Exponential Riesz bases in non-Archimedean locally compact Abelian groups
Aihua Fan, Shilei Fan
TL;DR
This work extends the spectral theory of exponential Riesz bases to non-Archimedean l.c.a. groups, proving that any compact open set Ω has a Riesz basis of exponentials E(Λ) in L^2(Ω) and that there exist bounded open sets for which no exponential Riesz basis exists. The authors develop a two-pronged approach: first, a p-adic constructive method using finite-discrete reductions and a Λ = D + L_γ decomposition to obtain Riesz bases for compact open sets; second, a nonexistence framework based on translation numbers and a localization argument that yields explicit counterexamples in Q_p and in general non-Archimedean l.c.a. groups.
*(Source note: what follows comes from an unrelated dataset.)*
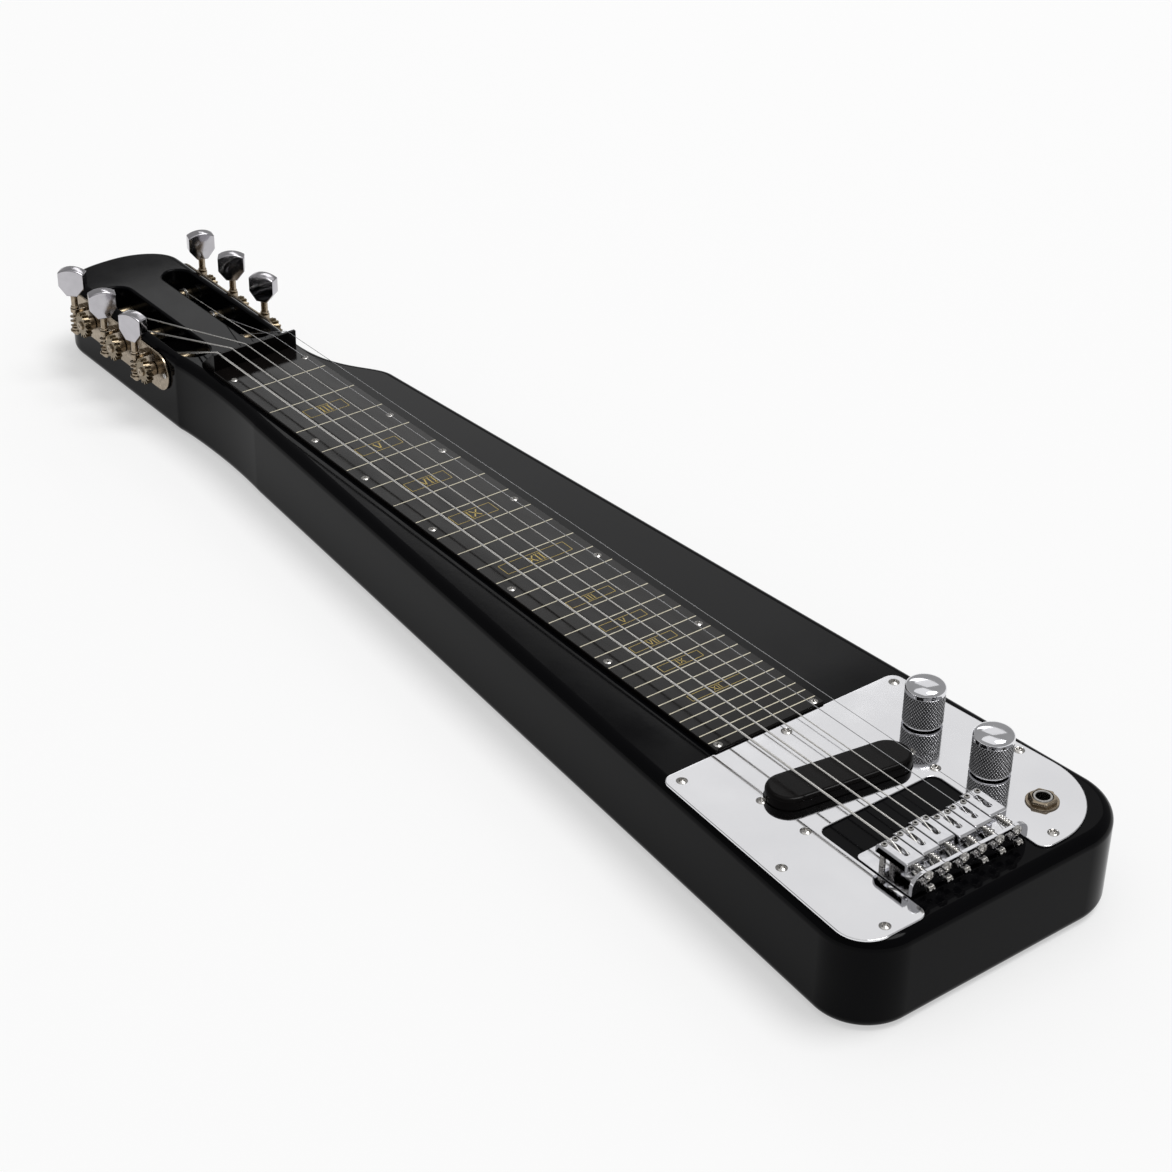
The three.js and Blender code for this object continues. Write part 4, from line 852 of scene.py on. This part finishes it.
# Length screw: a threaded rod along X, with a domed cross head behind the lip
def makeLengthScrew(s, number):
    y = bridgeY(number)
    start, headX = s["saddleXs"][number] + s["tail"] - s["screwReach"], s["rearX"] + fit
    thread = threadedRod(s["screwRadius"], start, headX + 0.5, s["threadPitch"], s["lengthThread"])
    headEnd = headX + s["headLength"] - s["headDome"]
    parts = joined([moved(thread, 0, y, s["screwZ"], "x"),
                    moved(screwHead(*s["screw"]), headEnd, y, s["screwZ"], "x")])
    makePiece(f"length_screw_threaded_{number + 1}", *parts, screwSteel, "steel",
              stands=(f"length_screw_{number + 1}",))


# Spring: (x, y + r cos a, z + r sin a) with x growing evenly with a, and a short stub at each end
def makeSpring(s, number):
    gap, stub = fit + s["wire"], 2 * s["wire"]
    radius, start = s["screwRadius"] + gap, s["saddleXs"][number] + s["tail"] + gap
    finish = s["lipFrontX"] - gap
    curls = int((finish - start) / s["curlPitch"])
    angle = np.linspace(0, fullTurn * curls, curls * s["curlSteps"] + 1)
    route = np.stack([start + (finish - start) * angle / angle[-1],
                      bridgeY(number) + radius * np.cos(angle), s["screwZ"] + radius * np.sin(angle)], 1)
    route = np.concatenate([route[:1] - (0, 0, stub), route, route[-1:] + (0, 0, stub)])
    points, faces, _ = carried(route, s["wire"], 8, (1, 0, 0))
    makePiece(f"spring_coil_{number + 1}", points, faces, screwSteel, "steel",
              stands=(f"spring_{number + 1}",))


bevelledCopy("bridge_sheet", "bridge_plate", chromePart, 0.25)
for number in range(6):
    makeSaddle(bridgeSettings, number)
    makeLengthScrew(bridgeSettings, number)
    makeSpring(bridgeSettings, number)
print("bridge made")


stringSettings = {
    "gauges": [0.33, 0.43, 0.61, 0.81, 0.97, 1.17], "plain": 2, "nutCentreY": 0.45, "nutPitch": 9.58,
    "nutZ": 61.8, "nutTop": 62.3, "nutTopDepth": 2, "nutFall": 13 / 11.3,
    "landings": [21.5, 22.5, 24.5], "turns": 2.5, "turnSteps": 40, "gap": 0.5, "end": 2.5,
    "lipBend": 1, "soften": 0.8,
}


# Ball end, lip, saddle, nut, then a helix round the post: (x + r cos a, y + pitch a, z + r sin a)
def makeString(s, b, number):
    radius, side, y = s["gauges"][number] / 2, sideOf(number), bridgeY(number)
    coil = tunerSettings["postRadius"] + fit + radius
    nutX = -s["nutTopDepth"] - (s["nutTop"] - (s["nutZ"] - radius - fit)) * s["nutFall"]
    nutY = s["nutCentreY"] + (2.5 - number) * s["nutPitch"]
    reachX, reachZ = nutX - postX(number), s["nutZ"] - tunerSettings["rise"]
    landing = math.atan2(reachZ, reachX) + math.acos(coil / math.hypot(reachX, reachZ))
    angle = landing + np.linspace(0, fullTurn * s["turns"], int(s["turns"] * s["turnSteps"]) + 1)
    pitch = 2 * radius + s["gap"]
    winding = np.stack([postX(number) + coil * np.cos(angle),
                        side * (s["landings"][orderOf(number)] + pitch * (angle - landing) / fullTurn),
                        tunerSettings["rise"] + coil * np.sin(angle)], 1)
    away = np.array([-math.sin(angle[-1]), 0, math.cos(angle[-1])])
    corners = [(b["ballX"], y, b["holeZ"]), (b["lipFrontX"] - s["lipBend"], y, b["holeZ"]),
               (b["saddleXs"][number] + b["slotStart"], y, b["top"] + fit + radius),
               (nutX, nutY, s["nutZ"]), winding[0]]
    route = np.concatenate([softened(corners, s["soften"])[:-1], winding, winding[-1:] + s["end"] * away])
    points, faces, along = carried(route, radius, 12)
    makePiece(f"string_wire_{number + 1}", points, faces, plainWire if number < s["plain"] else nickelWrap,
              "steel", stands=(f"string_{number + 1}",), along=along)
    r, half, edge = b["ballRadius"], b["ballLength"] / 2, b["ballEdge"]
    wide, narrow, deep = b["ballGroove"]
    lower = [(0, -half), (r - edge, -half), (r, edge - half), (r, -wide), (r - deep, -narrow)]
    ball = turned(lower + [(reach, -height) for reach, height in lower[::-1]], 24)
    makePiece(f"ball_end_{number + 1}", *moved(ball, b["ballX"], y, b["holeZ"], "y"), screwSteel, "steel")


for number in range(6):
    makeString(stringSettings, bridgeSettings, number)
print("strings made")


# Button: an outline of straight sides, slanted cheeks and an arched top, stacked through the thickness
def buttonShape(s):
    half, height, neck = s["buttonWidth"] / 2, s["buttonHeight"], s["buttonNeck"] / 2
    shoulder, edge = s["buttonShoulder"], height - s["buttonCrown"]
    foot, cheek, brow, crown = s["buttonRounds"]
    outline = cornered([(-neck, 0, foot), (neck, 0, foot), (half, shoulder, cheek), (half, edge, brow),
                        (0, height + s["buttonCrown"] - s["peakDrop"], crown), (-half, edge, brow),
                        (-half, shoulder, cheek)], 8)
    thick, rim = s["buttonThick"] / 2, s["buttonEdge"]
    return stoodUp(stacked(outline, roundedRows(-thick, thick, rim, rim, 4)))


# Worm: radius grows from the shaft to the tip where the angle matches one turn for each lead of height.
# Its root and flank are shares of a turn, and the thread fades out past both ends.
def wormShape(s):
    lead = fullTurn * s["gearRadius"] / s["teeth"]
    half, fadeOut = s["wormTurns"] / 2, s["wormFade"]
    end = half + s["wormRunout"]
    turn, angle = np.linspace(-end, end, s["wormRows"])[:, None], anglesRound(40)
    off = abs((angle / fullTurn - turn + 0.5) % 1 - 0.5)
    fade = np.clip((half + fadeOut - abs(turn)) / fadeOut, 0, 1)
    thread = np.clip((s["threadRoot"] - off) / s["threadFlank"], 0, 1) * fade
    radius = s["shaftRadius"] + (s["wormTip"] - s["shaftRadius"]) * thread
    return shutSkin(polar(radius, angle, lead * turn + s["rise"]))


# Key: the button, and a turned shaft with its worm, a collar outside each ear and a stem into the button
def makeKey(s, number):
    x, y, body = keyX(number), sideOf(number) * s["axisY"], f"key_{number + 1}"
    button = moved(spun(buttonShape(s), s["keyAngles"][number]), x, y, s["buttonLow"])
    # The buttons' greyer chrome is a painted darkening that stands in for the dark body they mirror
    makePiece(f"key_button_{number + 1}", *button, chromeButton, "chrome", body,
              (f"tuner_key_{number + 1}",), sharp=50)
    r, c, stem, thick = s["shaftRadius"], s["collarRadius"], s["stemRadius"], s["collarHeight"]
    reach, edge, seat = s["earGap"] / 2 + s["earThick"] + fit, s["keyEdge"], s["buttonLow"]
    low, high, top = s["rise"] - reach - thick, s["rise"] + reach, seat + s["stemRise"]
    profile = [(0, low - 1), (r - 0.3, low - 1), (r, low - 0.7), (r, low),
               *chamfered(c, low, low + thick, edge, edge), (r, low + thick), (r, high),
               *chamfered(c, high, high + thick, edge, edge), (stem, high + thick), (stem, seat - 1.6),
               (stem + 0.3, seat - 0.9), (stem + 0.3, top), (0, top)]
    shaft = joined([turned(profile, 32), wormShape(s)])
    makePiece(f"key_worm_{number + 1}", *moved(shaft, x, y), warmNickel, "nickel", body)


# Post: a rod turned across the head, chamfered at its inner end, with a neck that carries the wheel
def makePost(s, number):
    shoulder, neckEnd = s["faceY"] + fit, s["axisY"] + s["gearWidth"] / 2 - fit
    inner, radius, neck, edge = s["postInner"], s["postRadius"], s["neckRadius"], s["postEdge"]
    profile = [(0, inner), (radius - edge, inner), (radius, inner + edge), (radius, shoulder),
               (neck, shoulder), (neck, neckEnd), (0, neckEnd)]
    # The posts take the dark brass finish so that they read dark inside the slots: painted shade for the
    # slots' shadow
    makePiece(f"post_{number + 1}_turned", *acrossHead(turned(profile, 32), number), darkBrass, "brass",
              f"post_{number + 1}", (f"string_post_{number + 1}",))


# Wheel: trapezoid teeth round a ring, each slice turned on by the worm's lead angle, rims chamfered
def makeGear(s, number):
    axisY, half, step, edge = s["axisY"], s["gearWidth"] / 2, fullTurn / s["teeth"], s["rimEdge"]
    turns = np.array(s["toothTurns"])[None, :] * step
    root, tip = s["gearRoot"], s["gearTip"]
    flank, valley = (root + tip) / 2, root - s["valleyDrop"]
    reach = np.array([root, flank, tip, tip, flank, root, valley, valley])
    centre = math.pi + (np.arange(s["teeth"])[:, None] + 0.5) * step
    twist = 1 / (s["teeth"] * s["wormRadius"])
    rings = []
    for offset, drop in ((-half, edge), (edge - half, 0), (0, 0), (half - edge, 0), (half, edge)):
        angle = (centre + turns - offset * twist).ravel()
        radius = np.tile(np.minimum(reach, tip - drop), s["teeth"])
        rings.append(polar(radius, angle, offset)[:, [0, 2, 1]])
    rim = np.arange(len(rings[0]))
    faces = [gridFaces(len(rings), len(rim)), rim[::-1], (len(rings) - 1) * len(rim) + rim]
    wheel = (np.concatenate(rings) + (postX(number), sideOf(number) * axisY, s["rise"]), faces)
    inner, outer, hole = s["faceY"] + 2 * fit, axisY + half, s["neckRadius"] + fit
    hub = turned([(hole, inner), (s["hubRadius"], inner), (s["hubRadius"], axisY), (hole, axisY)], 32,
                 closed=True)
    r, capTop, (edgeIn, edgeDown) = s["capRadius"], outer + s["capHeight"], s["capEdge"]
    (floor, mouth, rise), seat = s["capDip"], outer - 0.5
    dip = outer + rise
    cap = turned([(0, seat), (r, seat), (r, dip), (r - edgeIn, capTop - edgeDown), (mouth, capTop),
                  (floor, dip), (0, dip)], 32)
    body = f"post_{number + 1}"
    makePiece(f"gear_wheel_{number + 1}", *wheel, darkBrass, "brass", body, (f"tuner_gear_{number + 1}",))
    makePiece(f"gear_cap_{number + 1}", *acrossHead(joined([hub, cap]), number), warmNickel, "nickel", body)


# Plate from the CAD with its edges broken, a wide foot round each worm's lower end, and its wood screws
def makeTunerPlate(s, side, name):
    bevelledCopy(f"tuner_strip_{name}", f"tuner_plate_{name}", warmNickel, 0.3)
    numbers = [number for number in range(6) if sideOf(number) == side]
    low = s["rise"] - s["earGap"] / 2 - s["earThick"]
    bore, top = s["shaftRadius"] + fit, low + s["footHeight"]
    rim = chamfered(s["footRadius"], low, top, *s["footEdges"])
    foot = turned([(bore, low), *rim, (bore, top)], 40, closed=True)
    feet = [moved(foot, keyX(number), side * s["axisY"]) for number in numbers]
    makePiece(f"tuner_feet_{name}", *joined(feet), warmNickel, "nickel")
    nearX, outY = s["middleX"] + s["pitch"], s["faceY"] + s["screwGap"]
    points, faces = joined([
        moved(spun(screwHead(*s["screw"]), 0.8 * number), nearX + along, outY, s["rise"] + up, "y")
        for number, (along, up) in enumerate(s["screws"])])
    makePiece(f"tuner_strip_screws_{name}", points * (1, side, 1), faces, screwSteel, "steel")


for number in range(6):
    makeKey(tunerSettings, number)
    makePost(tunerSettings, number)
    makeGear(tunerSettings, number)
makeTunerPlate(tunerSettings, -1, "bass")
makeTunerPlate(tunerSettings, 1, "treble")
print("tuners made")

# Pieces hidden inside keep their CAD shape and only get their finish
insideFinishes = {"pickup_coil": coilWire, "pickup_base": dullSteel, "pot_volume": dullSteel,
                  "pot_tone": dullSteel}
for name, finish in insideFinishes.items():
    for place in nodes[name].material_slots:
        place.material = finish


# Soft studio: a low even room, a wide sun from the treble side for the shadow, a long panel that the
# board mirrors, a weaker one that the control plate mirrors, and one straight above
studioSettings = {
    "floorHalf": 6, "floor": "#f8f8f8", "floorGlow": 0.5, "room": 0.35,
    "sun": (1.5, 28, (0.15, 0.3, 0.94)),
    "panels": ((1.85, 1.82, 0.62, (-2.09, 1.68, 1.6)), (0.55, 0.8, 0.95, (-0.78, 1.55, 1.6)),
               (0.6, 3, 2.8, (0.55, 0, 2.6))),
    "camera": (1.21397, -0.70704, 0.78155), "turn": (57.5462, -1.0401, 52.3028), "lens": 81.063,
    "sensor": 36,
}


def addLamp(name, kind, place, turn=(0, 0, 0)):
    lamp = bpy.data.lights.new(name, kind)
    addObject(name, lamp, place, turn)
    return lamp


# Floor: white mixed into matt paint for camera, mirror and glass rays, so that it reads as white paper
# and keeps the shadow, and matt paint alone for all other rays
def makeFloor(s):
    half = s["floorHalf"]
    mesh = bpy.data.meshes.new("floor")
    corners = [(-half, -half, 0), (half, -half, 0), (half, half, 0), (-half, half, 0)]
    mesh.from_pydata(corners, [], [(0, 1, 2, 3)])
    floor = addObject("floor", mesh)
    material, tree, shader, _ = newFinish("paintedFloor", {
        "Base Color": linear(s["floor"]), "Roughness": 0.9, "Specular IOR Level": 0.0})
    glow = addNode(tree, "ShaderNodeEmission", values={"Strength": 1.0})
    path = addNode(tree, "ShaderNodeLightPath")
    seen = path.outputs["Is Camera Ray"]
    for other in ("Is Glossy Ray", "Is Transmission Ray"):
        total = addNode(tree, "ShaderNodeMath", {"operation": "ADD", "use_clamp": True},
                        links={0: seen, 1: path.outputs[other]})
        seen = total.outputs["Value"]
    share = addNode(tree, "ShaderNodeMath", {"operation": "MULTIPLY"}, {1: s["floorGlow"]}, {0: seen})
    blend = addNode(tree, "ShaderNodeMixShader", links={
        "Fac": share.outputs["Value"], 1: shader.outputs["BSDF"], 2: glow.outputs["Emission"]})
    output = [node for node in tree.nodes if node.type == "OUTPUT_MATERIAL"][0]
    tree.links.new(blend.outputs["Shader"], output.inputs["Surface"])
    mesh.materials.append(material)


def makeStudio(s):
    makeFloor(s)
    world = bpy.data.worlds.new("studio")
    bpy.context.scene.world = world
    world.use_nodes = True
    background = world.node_tree.nodes["Background"]
    background.inputs["Color"].default_value = (1, 1, 1, 1)
    background.inputs["Strength"].default_value = s["room"]
    strength, spread, way = s["sun"]
    tilt, bearing = math.acos(way[2] / np.linalg.norm(way)), math.atan2(way[1], way[0])
    sun = addLamp("softSun", "SUN", (0, 0, 3), (0, tilt, bearing))
    sun.energy, sun.angle = strength, math.radians(spread)
    for number, (radiance, length, width, place) in enumerate(s["panels"]):
        panel = addLamp(f"panel_{number + 1}", "AREA", place)
        panel.shape, panel.size, panel.size_y = "RECTANGLE", length, width
        panel.energy = radiance * math.pi * length * width
    camera = bpy.data.cameras.new("camera")
    camera.lens, camera.sensor_width = s["lens"], s["sensor"]
    turn = [math.radians(angle) for angle in s["turn"]]
    bpy.context.scene.camera = addObject("camera", camera, s["camera"], turn)
    bpy.context.scene.view_settings.view_transform = "Standard"


makeStudio(studioSettings)
print("studio made")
The results highlight the delicate interplay between group structure, open subgroups, and spectral bases in non-Archimedean harmonic analysis, and they open paths for further exploration of multi-tiling and Riesz-basis questions in higher-dimensional p-adic contexts.
Abstract
This paper establishes two fundamental results on the existence of exponential Riesz basis in non-Archimedean locally compact Abelian groups: the existence of Riesz basis of exponentials for all finite unions of balls and the non-existence of such basis for some bounded sets.